Ngobrol dengan Mas Ripin itu menyenangkan. Dia selalu menghargai barang
(apapun) dengan standart kilogram, bukan dilihat dari sisi fungsinya.
Ketika ada sepeda motor CB yang mangkrak, dia segera menafsir.
Memperkirakan bobot sepeda untuk kemudian membuka harga dengan tawaran
perkilo. Begitulah Mas Ripin, dengan segala kesederhanaannya.
Pernah terjadi, suatu hari kampus sedang sepi-sepinya. Saya lupa kenapa
saat itu kampus sedang sepi, mungkin musim libur panjang. Nah, di
sekretariat pencinta alam (tempat saya dan kawan-kawan berproses) hanya
ada saya dan seorang kawan bernama Eka. Kami sama-sama lapar dan tidak
punya uang. Di sekretariat hanya ada beras setengah kilo sisa
kawan-kawan naik gunung. Akhirnya beras tersebut saya masak, lauknya
mengambil satu ekor ikan mas di kolam kecil. Alhamdulillah, akhirnya
saya dan Eka kenyang.
Satu masalah teratasi, datang masalah berikutnya. Kita kedatangan tamu
dari luar kota, sekitar empat atau lima orang. Mereka hendak melakukan
pendakian ke Gunung Raung dan singgah dulu di sini. Mereka bukan
masalah, saya dan Eka justru senang ada saudara pencinta alam luar kota
yang datang berkunjung. Masalahnya adalah saya dan Eka sedang tidak
punya uang. Bagaimana kami harus menjamu mereka?

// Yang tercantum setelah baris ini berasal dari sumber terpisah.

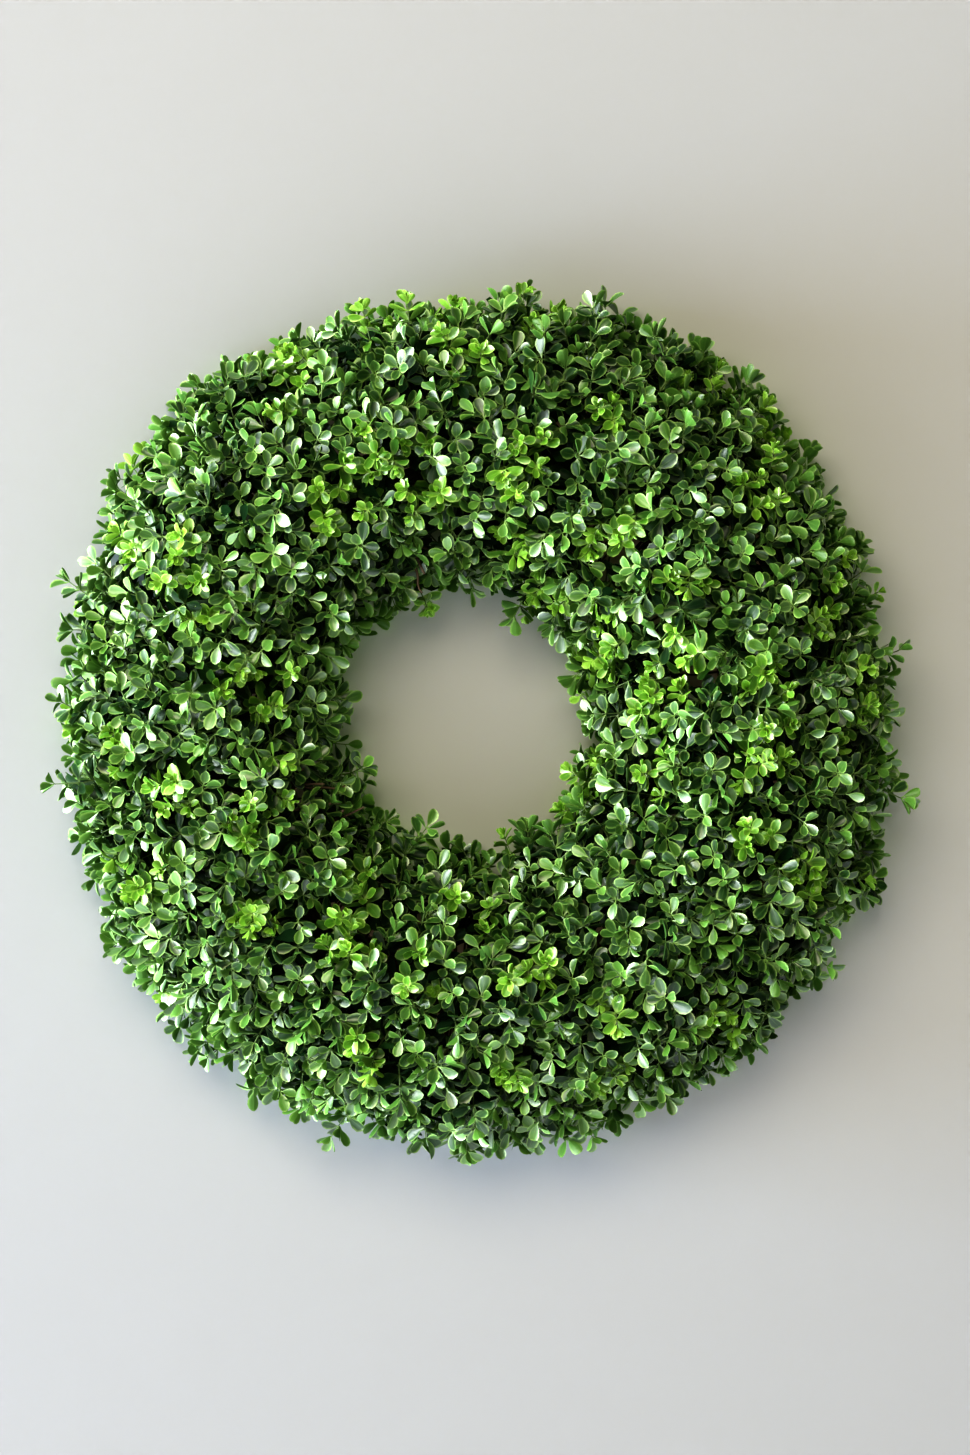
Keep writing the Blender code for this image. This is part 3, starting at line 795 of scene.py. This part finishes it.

Saat sedang pusing memikirkan solusi itulah, tiba-tiba bayangan akan Mas Ripin berkelebat di kepala. Yes, sekarang saya tahu harus bagaimana.
Mula-mula saya dan Eka mengumpulkan botol yang ada di belakang
sekretariat, lalu mengumpulkan kertas dan memilah milahnya. Saya
memilahnya seperti saran Mas Ripin. Mana yang masuk kertas putih, mana
yang kardus, dan mana yang duplex.
Beberapa saat kemudian, saya dan Eka pergi ke pengepul barang bekas
terdekat (jaraknya dari kampus sekitar 3 kilometer). Endingnya bisa
ditebak. Kami pulang dengan membawa serta bubuk kopi, gula, beras, dan
lain-lain. Syukurlah, berkat sampah saya bisa menjamu tamu dengan baik.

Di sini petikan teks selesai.